Ali was 12 at the time. He was still Cassius Clay. And he was angry and in tears because someone had stolen his bicycle. He went to file a police report and told Martin, with trademark bravado, that he would whip the thief. Martin countered with an idea to funnel that rage: an invitation to his recreation center, Columbia Gym. This relationship — frustrated Black boy, compassionate White cop — gave birth to the most important career in the history of boxing. It focused a brash youngster who would grow into a hero.

“Joe Martin handed young Cassius Clay the keys to a future in boxing he could scarcely have imagined,” Lonnie said four years ago. “America must never forget that when a cop and an inner-city kid talk to each other, then miracles can happen.”

America forgot.

Actually, America may have never absorbed the full lesson.

As he evolved from the Louisville Lip to The Greatest, Ali kept Louisville close. He challenged and changed the world, but no matter how ridiculed or revered he was, he maintained his personable charm. The city didn’t just love Ali. It knew him. Louisville is full of people who can tell personal stories about growing up with Ali and interacting with him, about his kindness and humor. He represented the most bombastic example of how we see ourselves: special yet down to earth. And so in love with home, despite its quirks and troubling past and national perception.

I watch Ali clips on YouTube all the time. One of my favorites is his 1974 interview after beating George Foreman in the Rumble in the Jungle. He ended that session this way: “I’m recognized all over the world now, but my greatness came and started in Louisville, Kentucky. And that’s one of the greatest cities in America. Louisville, Kentucky!”

He was Louisville’s hype man, and who could ignore anything Ali said? Even if you tried, he would wear you down with the volume of his words.

But he’s gone now. We like to honor the dead and maintain their legacies by saying their spirits live on. But while Louisville has the memory of an exemplary humanitarian to draw upon — of a man who risked his freedom and career to do what he felt was right, of a fearless voice that transcended all societal barriers — it struggles right now to be the great city that Ali saw.

Some details of the Taylor shooting are complicated. So is the debate about police brutality and accountability. But what good is any community that can’t handle complicated? During this year of death and turbulence, it should be easy to see a broken system, in Louisville and every city across the nation. It should be easy to find reason to be sick, of our conflicting attitudes and every devastating display of inhumane behavior. But until we can unite around basic human decency, there is no hope for resolution.

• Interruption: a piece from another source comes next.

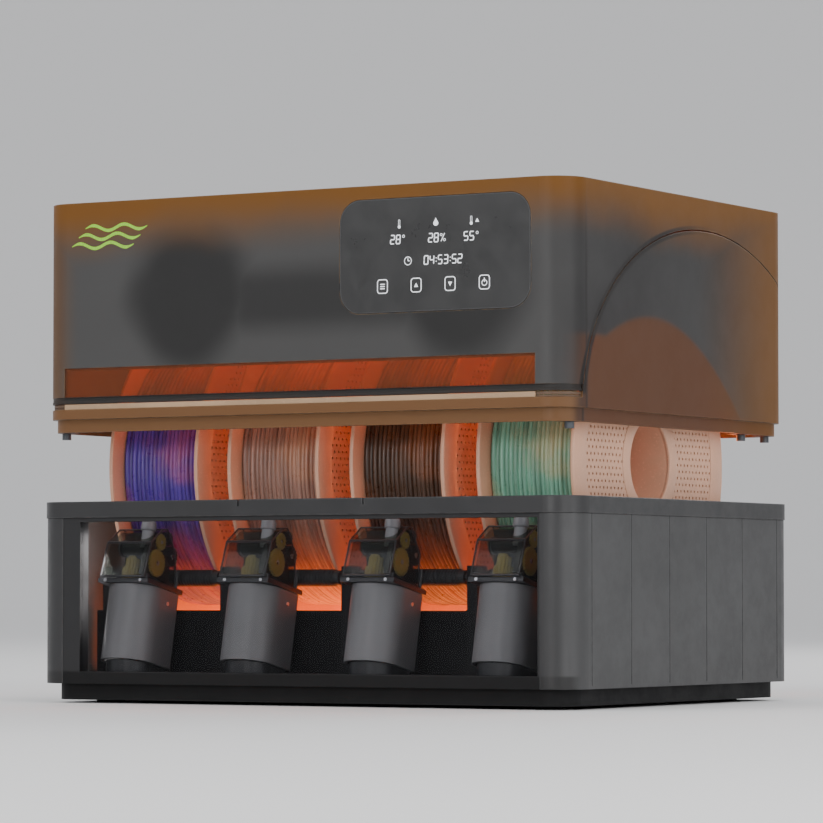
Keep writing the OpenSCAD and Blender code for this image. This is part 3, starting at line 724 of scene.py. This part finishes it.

I remember the words of Foreman as he dealt with the passing of Ali: “You don’t want to live in a world without Muhammad Ali. It’s horrible.”

He seemed to be referencing the pain of losing a rival who became a good friend. But it felt like a warning.

You get the feeling Ali sensed the potential for chaos. That’s why he scripted his funeral long before dying, with a vision to bring people together one more time. He and the family created a document they called “The Book.” The details were clear, including that final ride through Louisville.

“Some years ago during his long struggle with Parkinson’s in a meeting that included his closest advisers, Muhammad indicated that when the end came for him, he wanted us to use his life and his death as a teaching moment for young people, for his country and for the world,” Lonnie said. “In effect, he wanted us to remind people who are suffering that he had seen the face of injustice. That he grew up in segregation, and that during his early life he was not free to be who he wanted to be. But he never became embittered enough to quit or to engage in violence.”

Ali made the world better with heart. His was a heart that kept caring. His was a heart that kept fighting. He truly lived with the unbridled spirit of home.

Four years ago, Louisville sparkled as it said goodbye to an unforgettable idol. Then it quickly forgot some key lessons of his prodigious life.

This is not the Louisville I remember. Or maybe my memory is more of a preference. Maybe I have a more fanciful perception of my old Kentucky home than I realize.

“Leaning on faith,” my dad wrote in his last message, vowing to stay safe.

No, you don’t want to live in a world without Ali. It’s horrible.